START Data provided
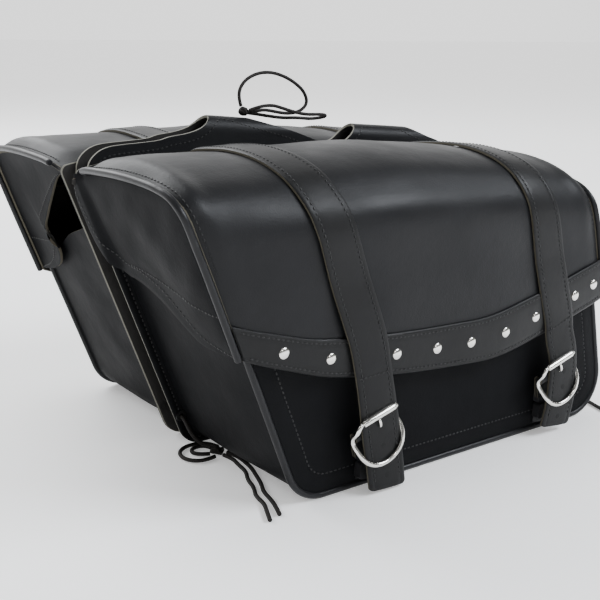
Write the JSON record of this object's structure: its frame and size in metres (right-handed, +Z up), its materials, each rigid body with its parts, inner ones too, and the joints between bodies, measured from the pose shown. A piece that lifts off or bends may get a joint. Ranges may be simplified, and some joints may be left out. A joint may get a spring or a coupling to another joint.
{
  "type": "throw-over saddlebags",
  "caption": "Pair of slant-sided black leather saddlebags joined by a laced yoke, with studded strap-down lids and roller buckles.",
  "frame": {"origin": "middle of the footprint, on the surface the pair stands on", "axes": "+X along the bags towards the front of the machine, +Y from the right bag to the left bag, +Z up"},
  "size_m": [0.5109, 0.4148, 0.3426],
  "materials": {
    "black_leather": "satin grained",
    "strap_leather": "satin grained, olive-brown cut edges",
    "piping_leather": "smooth satin",
    "stiffener_board": "matte",
    "nickel_plate": "polished",
    "black_grommet": "semi-gloss",
    "black_nylon": "moulded satin",
    "black_webbing": "woven",
    "lace_leather": "dull cut thong"
  },
  "bodies": {
    "root": {"yoke_right": "black_leather", "yoke_left": "black_leather", "yoke_knot": "lace_leather", "yoke_lace_loop": "lace_leather", "yoke_lace_bight": "lace_leather"},
    "right_bag": {"right_front_panel": "black_leather", "right_gusset": "black_leather", "right_back_panel": "black_leather", "right_back_board": "stiffener_board", "right_front_piping": "piping_leather", "right_tie_grommets": "black_grommet", "right_tether_straps": "black_webbing", "right_clip_females": "black_nylon", "tie_lead": "lace_leather", "tie_knot": "lace_leather", "tie_loop_outer": "lace_leather", "tie_loop_inner": "lace_leather", "tie_tail_inner": "lace_leather", "tie_tail_outer": "lace_leather", "tie_lace_front": "lace_leather"},
    "right_lid": {"right_lid_cover": "black_leather", "right_lid_end_rear": "black_leather", "right_lid_end_front": "black_leather", "right_lid_piping": "piping_leather", "right_lid_band": "strap_leather", "right_lid_studs": "nickel_plate", "right_lid_strap_rear": "strap_leather", "right_lid_strap_front": "strap_leather", "right_buckle_chapes": "strap_leather", "right_buckle_frames": "nickel_plate", "right_clip_males": "black_nylon"},
    "right_roller_rear": {"right_buckle_roller_rear": "nickel_plate"},
    "right_prong_rear": {"right_buckle_prong_rear": "nickel_plate"},
    "right_roller_front": {"right_buckle_roller_front": "nickel_plate"},
    "right_prong_front": {"right_buckle_prong_front": "nickel_plate"},
    "left_bag": {"left_front_panel": "black_leather", "left_gusset": "black_leather", "left_back_panel": "black_leather", "left_back_board": "stiffener_board", "left_front_piping": "piping_leather", "left_tie_grommets": "black_grommet", "left_tether_straps": "black_webbing", "left_clip_females": "black_nylon"},
    "left_lid": {"left_lid_cover": "black_leather", "left_lid_end_rear": "black_leather", "left_lid_end_front": "black_leather", "left_lid_piping": "piping_leather", "left_lid_band": "strap_leather", "left_lid_studs": "nickel_plate", "left_lid_strap_rear": "strap_leather", "left_lid_strap_front": "strap_leather", "left_buckle_chapes": "strap_leather", "left_buckle_frames": "nickel_plate", "left_clip_males": "black_nylon"},
    "left_roller_rear": {"left_buckle_roller_rear": "nickel_plate"},
    "left_prong_rear": {"left_buckle_prong_rear": "nickel_plate"},
    "left_roller_front": {"left_buckle_roller_front": "nickel_plate"},
    "left_prong_front": {"left_buckle_prong_front": "nickel_plate"}
  },
  "joints": [
    {"name": "right_bag_swing", "type": "hinge", "parent": "root", "child": "right_bag", "pos_m": [-0.03606, -0.0138, 0.27344], "axis": [-0.9958, 0, 0.0916], "range_deg": [0, 6]},
    {"name": "right_lid_hinge", "type": "hinge", "parent": "right_bag", "child": "right_lid", "pos_m": [-0.03615, -0.018, 0.27244], "axis": [-0.9958, 0, 0.0916], "range_deg": [0, 58]},
    {"name": "right_roller_rear_spin", "type": "hinge", "parent": "right_lid", "child": "right_roller_rear", "pos_m": [-0.07708, -0.2044, 0.07244], "axis": [0.9648, 0, 0.2629], "continuous": true},
    {"name": "right_prong_rear_pivot", "type": "hinge", "parent": "right_lid", "child": "right_prong_rear", "pos_m": [-0.07388, -0.195, 0.0588], "axis": [0.9648, 0, 0.2629], "range_deg": [0, 12]},
    {"name": "right_roller_front_spin", "type": "hinge", "parent": "right_lid", "child": "right_roller_front", "pos_m": [0.15218, -0.2044, 0.07771], "axis": [0.9648, 0, 0.2629], "continuous": true},
    {"name": "right_prong_front_pivot", "type": "hinge", "parent": "right_lid", "child": "right_prong_front", "pos_m": [0.15248, -0.195, 0.06328], "axis": [0.9648, 0, 0.2629], "range_deg": [0, 12]},
    {"name": "left_bag_swing", "type": "hinge", "parent": "root", "child": "left_bag", "pos_m": [-0.03606, 0.0138, 0.27344], "axis": [0.9958, 0, -0.0916], "range_deg": [0, 6]},
    {"name": "left_lid_hinge", "type": "hinge", "parent": "left_bag", "child": "left_lid", "pos_m": [-0.03615, 0.018, 0.27244], "axis": [0.9958, 0, -0.0916], "range_deg": [0, 58]},
    {"name": "left_roller_rear_spin", "type": "hinge", "parent": "left_lid", "child": "left_roller_rear", "pos_m": [-0.07708, 0.2044, 0.07244], "axis": [0.9648, 0, 0.2629], "continuous": true},
    {"name": "left_prong_rear_pivot", "type": "hinge", "parent": "left_lid", "child": "left_prong_rear", "pos_m": [-0.07388, 0.195, 0.0588], "axis": [-0.9648, 0, -0.2629], "range_deg": [0, 12]},
    {"name": "left_roller_front_spin", "type": "hinge", "parent": "left_lid", "child": "left_roller_front", "pos_m": [0.15218, 0.2044, 0.07771], "axis": [0.9648, 0, 0.2629], "continuous": true},
    {"name": "left_prong_front_pivot", "type": "hinge", "parent": "left_lid", "child": "left_prong_front", "pos_m": [0.15248, 0.195, 0.06328], "axis": [-0.9648, 0, -0.2629], "range_deg": [0, 12]}
  ]
}
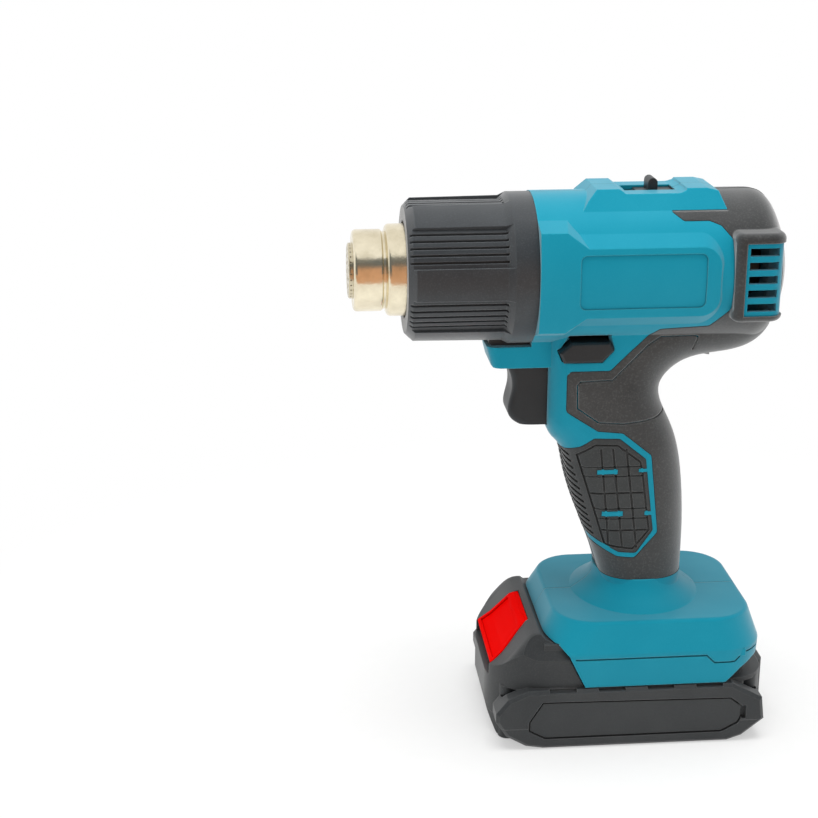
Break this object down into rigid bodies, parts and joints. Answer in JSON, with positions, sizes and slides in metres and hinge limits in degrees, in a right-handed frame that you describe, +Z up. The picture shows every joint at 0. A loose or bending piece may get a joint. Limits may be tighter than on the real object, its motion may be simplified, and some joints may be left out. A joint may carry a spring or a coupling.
{
  "type": "cordless heat gun",
  "caption": "Pistol-grip cordless hot air gun: finned front sleeve with steel outlet, trigger, lock-off and temperature slider, side air intakes and slide-on battery pack.",
  "frame": {"origin": "centre of the battery pack's underside, on the surface that the gun stands on", "axes": "+X the way the hot air leaves, +Y the operator's left, +Z up"},
  "size_m": [0.1732, 0.078, 0.2276],
  "materials": {
    "housing": "satin",
    "soft_grip": "matt",
    "sleeve": "satin",
    "steel": "polished",
    "mica": "matt",
    "coil": "oxidised",
    "black_plastic": "satin",
    "motor_can": "plated",
    "board": "satin",
    "contact": "plated",
    "battery_case": "fine texture",
    "cell_wrap": "shrink wrap",
    "red_plastic": "satin"
  },
  "bodies": {
    "gun": {"housing_left": "housing", "housing_right": "housing", "rear_grip_left": "soft_grip", "rear_grip_right": "soft_grip", "finger_pad_left": "soft_grip", "finger_pad_right": "soft_grip", "vent_grille_left": "housing", "vent_grille_right": "housing", "front_sleeve": "sleeve", "outlet_tube": "steel", "outlet_guard": "steel", "heater_liner": "mica", "heater_core": "mica", "heating_coil": "coil", "heater_flange": "steel", "fan_duct": "black_plastic", "motor": "motor_can", "motor_mount": "black_plastic", "selector_board": "board", "selector_switch": "black_plastic", "trigger_switch": "black_plastic", "trigger_spring": "steel", "control_board": "board", "terminal_block": "black_plastic", "terminal_blades": "contact", "housing_screws": "steel"},
    "trigger_body": {"trigger": "black_plastic", "switch_plunger": "black_plastic"},
    "lock_body": {"lock_button": "black_plastic"},
    "selector_body": {"selector_knob": "black_plastic"},
    "fan_body": {"fan_impeller": "black_plastic", "motor_shaft": "steel"},
    "battery": {"battery_upper_case": "battery_case", "battery_lower_case": "battery_case", "battery_panel_left": "battery_case", "battery_panel_right": "battery_case", "battery_cells": "cell_wrap", "cell_holder": "black_plastic", "battery_board": "board", "battery_terminals": "contact", "battery_screws": "steel", "latch_spring": "steel"},
    "release_body": {"release_button": "red_plastic", "latch_hook": "red_plastic"}
  },
  "joints": [
    {"name": "trigger_pull", "type": "slide", "parent": "gun", "child": "trigger_body", "axis": [-1, 0, 0], "range_m": [0, 0.006], "stiffness_N_per_m": 600, "springref_m": -0.004, "deforming": ["trigger_spring"]},
    {"name": "lock_off", "type": "slide", "parent": "gun", "child": "lock_body", "axis": [0, -1, 0], "range_m": [0, 0.005]},
    {"name": "temperature_selector", "type": "slide", "parent": "gun", "child": "selector_body", "axis": [1, 0, 0], "range_m": [-0.0035, 0.0035]},
    {"name": "fan_spin", "type": "hinge", "parent": "gun", "child": "fan_body", "pos_m": [0, 0, 0.1925], "axis": [1, 0, 0], "continuous": true},
    {"name": "pack_slide", "type": "slide", "parent": "gun", "child": "battery", "axis": [1, 0, 0], "range_m": [0, 0.08]},
    {"name": "pack_release", "type": "slide", "parent": "battery", "child": "release_body", "axis": [0, 0, -1], "range_m": [0, 0.004], "stiffness_N_per_m": 900, "springref_m": -0.003, "deforming": ["latch_spring"]}
  ]
}
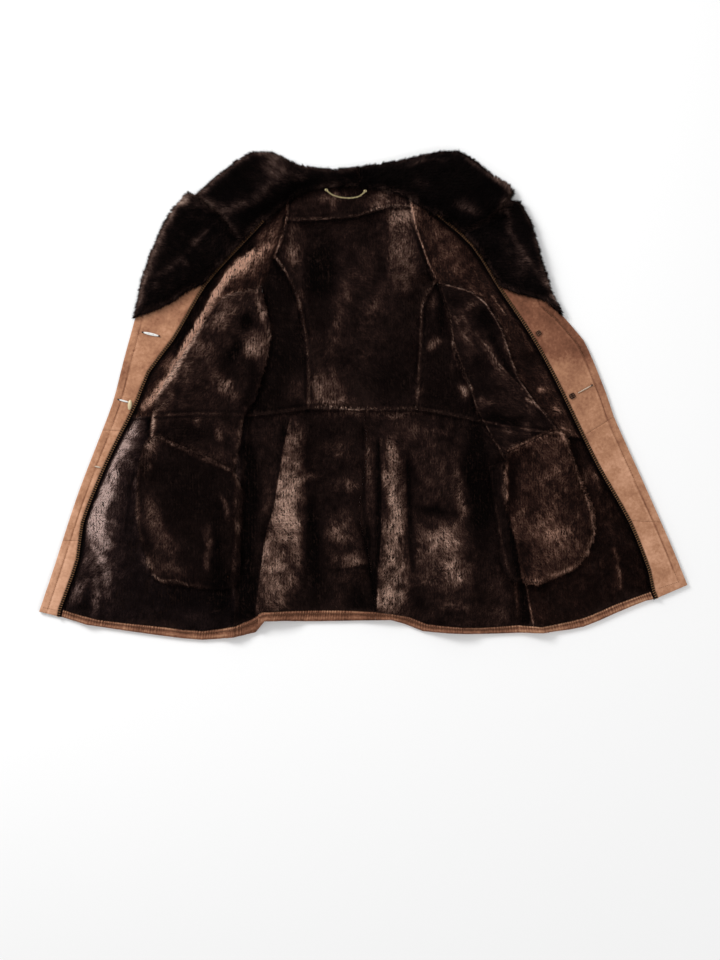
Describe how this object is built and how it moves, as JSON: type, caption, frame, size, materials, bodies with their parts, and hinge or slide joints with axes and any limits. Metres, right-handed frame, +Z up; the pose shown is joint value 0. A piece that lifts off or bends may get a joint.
END Data provided
- Exercise task
From the data above, copy out every line with the string "pose" in it.

- Task output
Write the JSON record of this object's structure: its frame and size in metres (right-handed, +Z up), its materials, each rigid body with its parts, inner ones too, and the joints between bodies, measured from the pose shown. A piece that lifts off or bends may get a joint. Ranges may be simplified, and some joints may be left out. A joint may get a spring or a coupling to another joint.
Describe how this object is built and how it moves, as JSON: type, caption, frame, size, materials, bodies with their parts, and hinge or slide joints with axes and any limits. Metres, right-handed frame, +Z up; the pose shown is joint value 0. A piece that lifts off or bends may get a joint.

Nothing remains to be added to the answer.